Die Grenzen zwischen verschiedenen "Musiken" sind in den letzten Jahrzehnten teilweise mehr und mehr eingebrochen, teilweise haben sie sich verschoben - immer aber sind sie steter Veränderung unterworfen. Das ist keineswegs eine neue Entwicklung, aber sie vollzieht sich in mancherlei Hinsicht deutlich schneller in der sogenannten globalisierten Welt als zuvor. Deshalb müssen die "Fachzweige" innerhalb der Musikwissenschaft primär Foci auf Aspekte von Musik bieten – und dann stehen Sinn und Zweck der Kulturellen Musikwissenschaft auch außer Zweifel. Denn die Kulturelle Musikwissenschaft stellt eine Anzahl solcher Perspektiven zur Verfügung.

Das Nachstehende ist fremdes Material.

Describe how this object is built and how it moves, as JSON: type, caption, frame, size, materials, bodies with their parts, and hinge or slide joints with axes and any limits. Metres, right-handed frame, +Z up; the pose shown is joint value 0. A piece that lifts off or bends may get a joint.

1 "Ethnomusicology stands at an interesting and important historical juncture". Henry Stobart, Introduction, in: Henry Stobart (Hg.), The New (Ethno)musicologies, Lanham & Toronto: Scarecrow Press, 2008, S. 1–20, hier S. 1.



An der Bochumer Ruhr-Universität und der Londoner School of Oriental and African Studies habe ich Musikwissenschaft mit dem Schwerpunkt Musikethnologie (Christian Ahrens, Owen Wright, Richard Widdess), Islamwissenschaft und Orientalistik bzw. Arabistik (Gerhard Endress, Stefan Reichmuth) studiert. Nach meinem Magistra-Abschluß in Bochum (2004) und Feldforschung in Indien begann ich mein Promotionsstudium. 2007 wurde ich promoviert mit einer Arbeit über die Musik von Palau (Mikronesien); dort habe ich von 2005 bis 2007 gelebt und intensive Feldforschung betrieben. Im Anschluß widmete ich mich einem Forschungsprojekt zu den sogenannten seenomadischen Gruppen der südostasiatischen Inselwelt, vor allem den Sama Dilaut (Bajau Laut), das ich vor allem auf Borneo, in institutioneller Anbindung aber zunächst am International Institute for Asian Studies in Leiden (Niederlande), später an der Universität von Amsterdam durchführte. Im März 2011 nahm ich den Ruf an das Musikwissenschaftliche Seminar der Georg August-Universität Goettingen an.


Der geographische Focus meiner Forschung liegt auf den pazifischen Inseln (vor allem Mikronesien), Nordindien und der südostasiatischen Inselwelt.